PostgreSQL v9.5 Support
- PostgreSQL v9.6 had big changes in both of the optimizer and executor to support CPU parallel query execution. The biggest change for extension modules that interact them is an enhancement of the interface called "upper planner path-ification". It allows to choose an optimal execution-plan from the multiple candidates based on the estimated cost, even if it is aggregation or sorting.
- It is fundamentally different from the older way where we rewrote query execution plan to inject GpuPreAgg using the hooks. It allows to inject GpuPreAgg node in more reasonable and reliable way, and we could drop complicated (and buggy) logic to rewrite query execution plan once constructed.

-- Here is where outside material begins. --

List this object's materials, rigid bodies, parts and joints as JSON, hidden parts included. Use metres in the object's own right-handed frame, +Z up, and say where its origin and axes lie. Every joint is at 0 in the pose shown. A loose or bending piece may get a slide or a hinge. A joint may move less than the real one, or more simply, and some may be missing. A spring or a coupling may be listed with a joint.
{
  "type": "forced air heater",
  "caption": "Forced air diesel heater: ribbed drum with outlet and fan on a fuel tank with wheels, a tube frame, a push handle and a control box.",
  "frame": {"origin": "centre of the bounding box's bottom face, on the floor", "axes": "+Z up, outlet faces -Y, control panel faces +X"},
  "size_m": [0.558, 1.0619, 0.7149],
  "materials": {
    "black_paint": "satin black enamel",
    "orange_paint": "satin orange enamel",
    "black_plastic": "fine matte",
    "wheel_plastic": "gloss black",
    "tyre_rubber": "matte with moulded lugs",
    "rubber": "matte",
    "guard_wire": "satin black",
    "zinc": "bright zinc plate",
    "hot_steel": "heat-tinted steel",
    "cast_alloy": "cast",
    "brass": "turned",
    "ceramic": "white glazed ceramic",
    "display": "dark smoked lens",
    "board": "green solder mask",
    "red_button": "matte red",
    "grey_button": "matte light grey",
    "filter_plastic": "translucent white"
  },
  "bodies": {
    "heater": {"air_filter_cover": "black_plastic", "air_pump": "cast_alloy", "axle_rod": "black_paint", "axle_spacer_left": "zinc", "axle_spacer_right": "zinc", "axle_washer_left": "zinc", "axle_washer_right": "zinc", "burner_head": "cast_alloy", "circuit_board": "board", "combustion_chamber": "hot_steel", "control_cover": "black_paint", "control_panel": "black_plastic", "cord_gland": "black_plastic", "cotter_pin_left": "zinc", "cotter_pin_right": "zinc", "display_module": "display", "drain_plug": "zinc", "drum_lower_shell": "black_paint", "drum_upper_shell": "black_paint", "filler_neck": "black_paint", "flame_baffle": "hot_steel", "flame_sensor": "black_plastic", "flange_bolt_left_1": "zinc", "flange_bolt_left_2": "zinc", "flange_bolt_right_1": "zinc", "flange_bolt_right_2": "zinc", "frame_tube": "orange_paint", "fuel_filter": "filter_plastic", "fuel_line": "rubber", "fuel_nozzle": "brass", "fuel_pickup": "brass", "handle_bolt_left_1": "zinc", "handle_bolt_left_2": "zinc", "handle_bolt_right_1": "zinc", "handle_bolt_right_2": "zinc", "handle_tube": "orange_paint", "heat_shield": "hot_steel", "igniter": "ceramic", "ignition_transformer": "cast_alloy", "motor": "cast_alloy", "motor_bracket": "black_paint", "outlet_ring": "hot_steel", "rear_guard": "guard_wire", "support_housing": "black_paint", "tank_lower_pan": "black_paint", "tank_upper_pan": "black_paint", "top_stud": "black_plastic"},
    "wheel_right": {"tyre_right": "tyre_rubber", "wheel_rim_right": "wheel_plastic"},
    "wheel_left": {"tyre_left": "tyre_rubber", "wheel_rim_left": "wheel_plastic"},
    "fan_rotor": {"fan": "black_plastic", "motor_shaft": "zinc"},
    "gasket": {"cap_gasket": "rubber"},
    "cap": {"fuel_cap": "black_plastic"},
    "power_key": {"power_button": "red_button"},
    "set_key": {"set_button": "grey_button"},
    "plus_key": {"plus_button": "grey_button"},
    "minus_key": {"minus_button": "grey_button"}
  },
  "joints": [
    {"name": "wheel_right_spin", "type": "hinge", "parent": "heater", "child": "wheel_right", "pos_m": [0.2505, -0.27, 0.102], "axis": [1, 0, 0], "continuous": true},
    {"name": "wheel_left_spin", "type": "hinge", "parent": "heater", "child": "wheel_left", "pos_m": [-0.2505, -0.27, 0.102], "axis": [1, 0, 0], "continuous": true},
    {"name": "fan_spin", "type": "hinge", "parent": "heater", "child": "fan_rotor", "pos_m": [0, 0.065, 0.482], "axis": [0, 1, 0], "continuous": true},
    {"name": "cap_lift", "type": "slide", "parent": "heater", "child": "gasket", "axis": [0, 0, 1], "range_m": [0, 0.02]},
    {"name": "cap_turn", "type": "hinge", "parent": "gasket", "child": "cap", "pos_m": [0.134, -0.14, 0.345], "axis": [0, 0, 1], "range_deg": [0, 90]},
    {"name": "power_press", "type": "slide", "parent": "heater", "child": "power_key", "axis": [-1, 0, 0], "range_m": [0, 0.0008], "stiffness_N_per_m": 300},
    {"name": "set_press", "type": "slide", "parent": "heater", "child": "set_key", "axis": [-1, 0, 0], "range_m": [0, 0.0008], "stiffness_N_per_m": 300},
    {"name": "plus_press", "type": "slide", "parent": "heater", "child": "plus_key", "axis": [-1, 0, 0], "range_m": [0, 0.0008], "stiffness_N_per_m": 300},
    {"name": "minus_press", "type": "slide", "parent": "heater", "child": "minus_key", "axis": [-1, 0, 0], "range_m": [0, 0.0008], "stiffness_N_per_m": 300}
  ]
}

- CustomScan interface is also enhanced to support CPU parallel execution. Due to the reason, we dropped PostgreSQL v9.5 support to follow these new enhancement.
- We dropped GpuSort because we have little advantages in the performance.
- Sorting is one of the GPU suitable workloads. However, in case when we try to sort data blocks larger than GPU device memory, we have to split the data blocks into multiple chunks, then partially sort them and merge them by CPU to generate final results.
- Larger chunk size is better to reduce the load to merge multiple chunks by CPU, on the other hands, larger chunk size takes larger lead time to launch GPU kernel to sort. It means here is a trade-off; which disallows asynchronous processing by PG-Strom to make data transfer latency invisible.
- It is hard to solve the problem, or too early to solve the problem, we dropped GpuSort feature once.